◆ Description of the task ◆
The required output is the exact run of lines from the line containing "const cup = new THREE.Group();" to the line containing "imported = [obj", inclusive, and nothing besides.

>> BEGIN Data extract

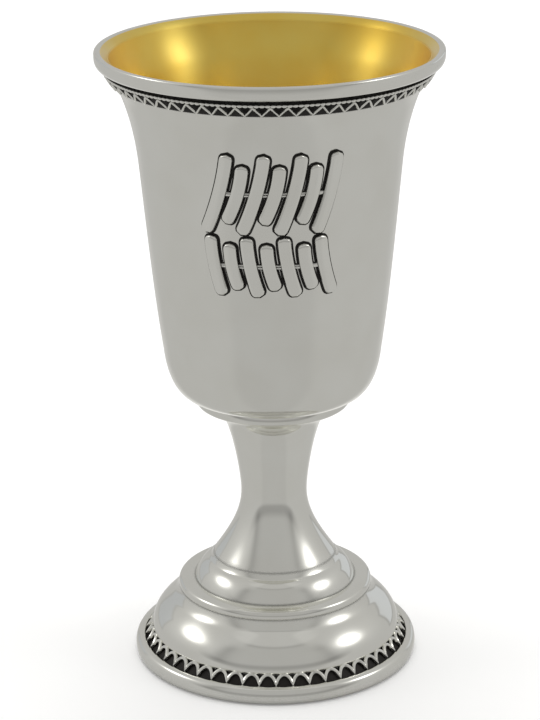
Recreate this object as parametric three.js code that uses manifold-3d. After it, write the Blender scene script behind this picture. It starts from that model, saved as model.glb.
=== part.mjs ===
// A stemmed kiddush cup in sterling silver: a spun bowl, gilt inside, on a spun stem and
// stepped foot, with a heavy wire at the lip and at the foot and crimped wire beside each.
// Millimetres, +Z up, standing on z = 0 with the front towards -Y.

import * as THREE from 'three';
import { mergeVertices } from 'three/addons/utils/BufferGeometryUtils.js';
import Module from 'manifold-3d';

// Driving dimensions.
const height = 130.5;
const rimRadius = 35;
const footRadius = 29.9;
const sheet = 0.7;           // spun silver
const play = 0.12;           // between one soldered piece and the next
const sides = 32;            // flats round every turned piece

// Levels above the table.
const bowlFloor = 58;
const bowlTop = height - 1.45;
const flareStart = 108;
const waist = 36;

// Radii.
const bowlEdge = rimRadius - 2.15;   // the sheet's edge, under the lip wire
const collarRadius = 16;
const waistRadius = 6.9;
const skirtRadius = footRadius - 2.2;

// Each band of crimped wire lies on a slant, from its upper end to its lower end.
const rimBand = {
  upper: new THREE.Vector2(rimRadius - 2.4, height - 4.78),
  lower: new THREE.Vector2(rimRadius - 3.39, height - 6.09),
  waves: 62,
};
const footBand = {
  upper: new THREE.Vector2(footRadius - 3.55, 4.98),
  lower: new THREE.Vector2(footRadius - 2.62, 3.78),
  waves: 50,
};
const crimped = { wide: 0.4, deep: 0.36 };
const milled = { radius: rimRadius - 2.12, level: height - 4.02, thick: 0.38 };

// Two rows of raised strokes on the front of the bowl.
const strokeRows = [
  { middle: 107.5, tall: 16.4, short: 12, lean: -0.28, bow: 1.4, count: 7 },
  { middle: 92.6, tall: 12.4, short: 9.6, lean: 0.2, bow: -1, count: 7 },
];
const stroke = { pitch: 3.6, wide: 2.7, proud: 1, steps: 4 };
const tie = { wide: 0.9, proud: 0.45, steps: 6 };

const silver = { color: 0xb9b8b1, metalness: 1, roughness: 0.16 };
const wireSilver = { color: 0xa9a7a0, metalness: 1, roughness: 0.3 };

const wasm = await Module();
wasm.setup();

// Turns a closed outline of radius and height about the axis. It runs up the outside.
function turned(outline) {
  return new THREE.LatheGeometry(outline, sides).rotateX(Math.PI / 2);
}

// The outline that lies a distance to the left of another one.
function beside(outline, distance) {
  return outline.map((point, i) => {
    const before = outline[Math.max(i - 1, 0)];
    const after = outline[Math.min(i + 1, outline.length - 1)];
    const along = after.clone().sub(before).normalize();
    return new THREE.Vector2(point.x - along.y * distance, point.y + along.x * distance);
  });
}

// A sheet's outside and inside joined into one closed outline. The inside has fewer steps.
function spun(path) {
  const outside = path.getPoints(4);
  const inside = beside(path.getPoints(3), sheet).reverse();
  const outline = [...outside, ...inside];
  if (outside[0].x > 0) outline.push(outside[0].clone());
  return turned(outline);
}

// From the middle of the floor, round the corner, up the side and out along the flare.
function bowlPath() {
  const path = new THREE.Path();
  path.moveTo(0, bowlFloor);
  path.lineTo(16.3, bowlFloor);
  path.bezierCurveTo(20.7, bowlFloor, 22.1, 64.1, 22.5, 68);
  path.bezierCurveTo(24.4, 81.3, 25.4, 94.5, 26.7, flareStart);
  path.bezierCurveTo(27.2, 112.7, 28.2, 117.6, 29.94, 122);
  path.bezierCurveTo(30.9, 124, 32.1, 126, bowlEdge, bowlTop);
  return path;
}

// From the table up the skirt, over both tiers, up the stem and out to the collar.
function stemPath() {
  const path = new THREE.Path();
  path.moveTo(skirtRadius, 0.35);
  path.lineTo(skirtRadius, 2.8);
  path.lineTo(25.75, 5.1);
  path.lineTo(26.2, 5.5);
  path.quadraticCurveTo(25.9, 8.3, 23.4, 10.6);
  path.lineTo(20.2, 14.7);
  path.quadraticCurveTo(20.9, 16.4, 18.8, 16.65);
  path.lineTo(16.95, 16.6);
  path.lineTo(15.7, 19.3);
  path.lineTo(12.9, 22);
  path.bezierCurveTo(9.5, 26.8, waistRadius, 31.1, waistRadius, waist);
  path.bezierCurveTo(waistRadius, 38.9, 8, 46, 9.3, 50);
  path.bezierCurveTo(10.2, 53.2, 12, 55.4, collarRadius - 0.1, 55.8);
  path.lineTo(collarRadius, bowlFloor - play);
  return path;
}

// A half-round wire laid over the edge of the sheet, with a rebate for the edge.
function lipWireOutline() {
  const path = new THREE.Path();
  path.moveTo(rimRadius - 2.45, height - 2.95);
  path.lineTo(rimRadius - 0.7, height - 2.85);
  path.quadraticCurveTo(rimRadius - 0.05, height - 2.4, rimRadius, height - 1.4);
  path.lineTo(rimRadius, height - 0.35);
  path.quadraticCurveTo(rimRadius, height, rimRadius - 0.45, height);
  path.quadraticCurveTo(rimRadius - 1.3, height, rimRadius - 2.7, height - 1.05);
  path.lineTo(bowlEdge + 0.15, height - 1.05);
  path.closePath();
  return path.getPoints(2);
}

// A half-round wire standing on the table, its round side out.
function footWireOutline() {
  const path = new THREE.Path();
  const inner = skirtRadius + play;
  path.moveTo(inner, 0);
  path.lineTo(footRadius - 0.9, 0);
  path.quadraticCurveTo(footRadius, 0.2, footRadius, 1.5);
  path.quadraticCurveTo(footRadius, 3.6, footRadius - 1.5, 3.6);
  path.quadraticCurveTo(inner + 0.1, 3.6, inner, 3.2);
  path.closePath();
  return path.getPoints(2);
}

function milledWireOutline() {
  const path = new THREE.Path();
  path.absarc(milled.radius, milled.level, milled.thick, 0, 2 * Math.PI);
  return path.getPoints(3);
}

// Skins a run of rings of points. Each ring turns anticlockwise, seen from the far end.
function skinned(rings, closed) {
  const corners = rings[0].length;
  const index = [];
  const spans = closed ? rings.length : rings.length - 1;
  for (let i = 0; i < spans; i += 1) {
    const here = i * corners;
    const next = ((i + 1) % rings.length) * corners;
    for (let j = 0; j < corners; j += 1) {
      const k = (j + 1) % corners;
      index.push(here + j, here + k, next + k, here + j, next + k, next + j);
    }
  }
  const last = (rings.length - 1) * corners;
  for (let j = 1; !closed && j < corners - 1; j += 1) {
    index.push(0, j + 1, j, last, last + j, last + j + 1);
  }
  return new THREE.BufferGeometry().setFromPoints(rings.flat()).setIndex(index);
}

// Wire bent to and fro across a band, round and back to where it began.
function crimpedWire({ upper, lower, waves }) {
  const slope = lower.clone().sub(upper).normalize();
  const outward = new THREE.Vector2(Math.abs(slope.y), slope.x * Math.sign(-slope.y));
  const turns = 2 * waves;
  const run = 2 * Math.PI * (upper.x + lower.x) / 2 / turns;
  const across = crimped.wide / 2 / Math.cos(Math.atan2(upper.distanceTo(lower), run));
  const rings = [];
  for (let i = 0; i < turns; i += 1) {
    const middle = i % 2 ? upper : lower;
    const angle = i * 2 * Math.PI / turns;
    const corner = (a, b) => {
      const at = middle.clone().addScaledVector(slope, a * across);
      at.addScaledVector(outward, b * crimped.deep / 2);
      return new THREE.Vector3(at.x * Math.cos(angle), at.x * Math.sin(angle), at.y);
    };
    rings.push([corner(-1, -1), corner(-1, 1), corner(1, 1), corner(1, -1)]);
  }
  return skinned(rings, true);
}

const bowlSide = bowlPath().getPoints(4);

function bowlRadiusAt(level) {
  const i = bowlSide.findIndex((point) => point.y > level);
  const [low, high] = [bowlSide[i - 1], bowlSide[i]];
  return THREE.MathUtils.mapLinear(level, low.y, high.y, low.x, high.x);
}

// A place on the front of the bowl: to the right, above the table, and out from the silver.
function onBowl(right, level, out) {
  const radius = bowlRadiusAt(level);
  const angle = right / radius - Math.PI / 2;
  const reach = radius + out;
  return new THREE.Vector3(reach * Math.cos(angle), reach * Math.sin(angle), level);
}

// A raised bar on the bowl along a curve of (right, level), wide as its width function says.
function barOnBowl(curve, widthAt, steps, proud) {
  const rings = [];
  for (let i = 0; i <= steps; i += 1) {
    const middle = curve.getPoint(i / steps);
    const along = curve.getTangent(i / steps);
    const half = widthAt(i / steps) / 2;
    const corner = (side, out) => onBowl(middle.x + along.y * side, middle.y - along.x * side, out);
    const top = Math.max(half - 0.25, half / 2);
    rings.push([corner(-half, play), corner(-top, proud), corner(top, proud), corner(half, play)]);
  }
  return skinned(rings, false);
}

// A bowed, leaning stroke, slimmer at both ends.
function strokeBar(right, row, long) {
  const lean = row.lean * long / 2;
  const half = long / 2;
  const curve = new THREE.QuadraticBezierCurve(
    new THREE.Vector2(right + lean, row.middle - half),
    new THREE.Vector2(right + row.bow, row.middle),
    new THREE.Vector2(right - lean, row.middle + half),
  );
  const widthAt = (t) => stroke.wide * (0.8 + 0.2 * Math.sin(Math.PI * t));
  return barOnBowl(curve, widthAt, stroke.steps, stroke.proud);
}

// A low straight bar behind the strokes, which holds them together.
function tieBar(from, to) {
  return barOnBowl(new THREE.LineCurve(from, to), () => tie.wide, tie.steps, tie.proud);
}

function asSolid(geometry) {
  geometry.deleteAttribute('normal');
  geometry.deleteAttribute('uv');
  const merged = mergeVertices(geometry);
  return new wasm.Manifold(new wasm.Mesh({
    numProp: 3,
    vertProperties: new Float32Array(merged.attributes.position.array),
    triVerts: new Uint32Array(merged.index.array),
  }));
}

function asGeometry(solid) {
  const { vertProperties, triVerts } = solid.getMesh();
  const geometry = new THREE.BufferGeometry();
  geometry.setAttribute('position', new THREE.BufferAttribute(vertProperties, 3));
  return geometry.setIndex(new THREE.BufferAttribute(triVerts, 1));
}

// Both rows of strokes, joined into one solid by the low ties behind them.
function strokePlate() {
  const bars = [];
  for (const row of strokeRows) {
    const first = -stroke.pitch * (row.count - 1) / 2;
    for (let i = 0; i < row.count; i += 1) {
      bars.push(strokeBar(first + i * stroke.pitch, row, i % 2 ? row.short : row.tall));
    }
    const end = new THREE.Vector2(-first, row.middle);
    bars.push(tieBar(new THREE.Vector2(first, row.middle), end));
  }
  const [upper, lower] = strokeRows;
  bars.push(tieBar(new THREE.Vector2(0, lower.middle), new THREE.Vector2(0, upper.middle)));
  return asGeometry(bars.map(asSolid).reduce((whole, bar) => whole.add(bar)));
}

function piece(name, geometry, look) {
  const mesh = new THREE.Mesh(geometry, new THREE.MeshStandardMaterial(look));
  mesh.name = name;
  return mesh;
}

const cup = new THREE.Group();
cup.add(
  piece('bowl', spun(bowlPath()), silver),
  piece('stem_and_foot', spun(stemPath()), silver),
  piece('lip_wire', turned(lipWireOutline()), silver),
  piece('lip_milled_wire', turned(milledWireOutline()), wireSilver),
  piece('lip_crimped_wire', crimpedWire(rimBand), wireSilver),
  piece('foot_crimped_wire', crimpedWire(footBand), wireSilver),
  piece('foot_wire', turned(footWireOutline()), silver),
  piece('raised_strokes', strokePlate(), silver),
);

export default cup;
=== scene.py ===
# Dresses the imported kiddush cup: smooth turned silver, gilt bowl, beaded and crimped wires
import math

import bpy
from mathutils import Euler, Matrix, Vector


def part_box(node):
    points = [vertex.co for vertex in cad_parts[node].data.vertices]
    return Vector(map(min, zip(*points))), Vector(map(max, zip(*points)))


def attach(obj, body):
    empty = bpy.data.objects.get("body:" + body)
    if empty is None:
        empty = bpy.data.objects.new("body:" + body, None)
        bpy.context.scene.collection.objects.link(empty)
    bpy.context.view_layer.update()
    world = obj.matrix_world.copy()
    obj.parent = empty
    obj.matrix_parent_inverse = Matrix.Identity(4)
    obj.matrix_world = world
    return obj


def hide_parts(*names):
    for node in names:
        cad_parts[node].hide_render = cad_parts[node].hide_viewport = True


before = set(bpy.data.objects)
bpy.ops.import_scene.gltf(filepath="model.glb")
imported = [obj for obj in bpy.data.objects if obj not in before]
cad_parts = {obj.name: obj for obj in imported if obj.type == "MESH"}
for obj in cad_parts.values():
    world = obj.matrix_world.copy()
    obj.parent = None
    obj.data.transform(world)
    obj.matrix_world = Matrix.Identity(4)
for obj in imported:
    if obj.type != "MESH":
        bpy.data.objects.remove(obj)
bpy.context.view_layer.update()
millimetre = 0.001  # in metres, and every size below is in millimetres


def boxOf(node):
    low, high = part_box(node)
    return low / millimetre, high / millimetre


rimRadius = boxOf("lip_wire")[1].x
height = boxOf("lip_wire")[1].z
footRadius = boxOf("foot_wire")[1].x
bowlFloor = boxOf("bowl")[0].z
print("frame: height %.1f, rim %.1f, foot %.1f" % (height, rimRadius, footRadius))


class Number:  # a socket that takes part in Python expressions
    def __init__(self, board, socket):
        self.board = board
        self.socket = socket

    def __add__(self, other):
        return self.board.maths("ADD", self, other)

    def __radd__(self, other):
        return self.board.maths("ADD", other, self)

    def __sub__(self, other):
        return self.board.maths("SUBTRACT", self, other)

    def __rsub__(self, other):
        return self.board.maths("SUBTRACT", other, self)

    def __mul__(self, other):
        return self.board.maths("MULTIPLY", self, other)

    def __rmul__(self, other):
        return self.board.maths("MULTIPLY", other, self)

    def __truediv__(self, other):
        return self.board.maths("DIVIDE", self, other)

    def __rtruediv__(self, other):
        return self.board.maths("DIVIDE", other, self)

    def __pow__(self, other):
        return self.board.maths("POWER", self, other)

    def __rpow__(self, other):
        return self.board.maths("POWER", other, self)

    def faded(self):  # 1 at zero, and quickly down to 0 as the number grows
        return math.e ** (0 - self)

    def eased(self, start, end):  # 0 before start, 1 after end, smooth between
        settings = {"interpolation_type": "SMOOTHSTEP"}
        sockets = {"Value": self, "From Min": start, "From Max": end}
        return self.board.number("ShaderNodeMapRange", settings, sockets, "Result")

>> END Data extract

◆ Response to this exercise ◆
const cup = new THREE.Group();
cup.add(
  piece('bowl', spun(bowlPath()), silver),
  piece('stem_and_foot', spun(stemPath()), silver),
  piece('lip_wire', turned(lipWireOutline()), silver),
  piece('lip_milled_wire', turned(milledWireOutline()), wireSilver),
  piece('lip_crimped_wire', crimpedWire(rimBand), wireSilver),
  piece('foot_crimped_wire', crimpedWire(footBand), wireSilver),
  piece('foot_wire', turned(footWireOutline()), silver),
  piece('raised_strokes', strokePlate(), silver),
);

export default cup;
=== scene.py ===
# Dresses the imported kiddush cup: smooth turned silver, gilt bowl, beaded and crimped wires
import math

import bpy
from mathutils import Euler, Matrix, Vector


def part_box(node):
    points = [vertex.co for vertex in cad_parts[node].data.vertices]
    return Vector(map(min, zip(*points))), Vector(map(max, zip(*points)))


def attach(obj, body):
    empty = bpy.data.objects.get("body:" + body)
    if empty is None:
        empty = bpy.data.objects.new("body:" + body, None)
        bpy.context.scene.collection.objects.link(empty)
    bpy.context.view_layer.update()
    world = obj.matrix_world.copy()
    obj.parent = empty
    obj.matrix_parent_inverse = Matrix.Identity(4)
    obj.matrix_world = world
    return obj


def hide_parts(*names):
    for node in names:
        cad_parts[node].hide_render = cad_parts[node].hide_viewport = True


before = set(bpy.data.objects)
bpy.ops.import_scene.gltf(filepath="model.glb")
imported = [obj for obj in bpy.data.objects if obj not in before]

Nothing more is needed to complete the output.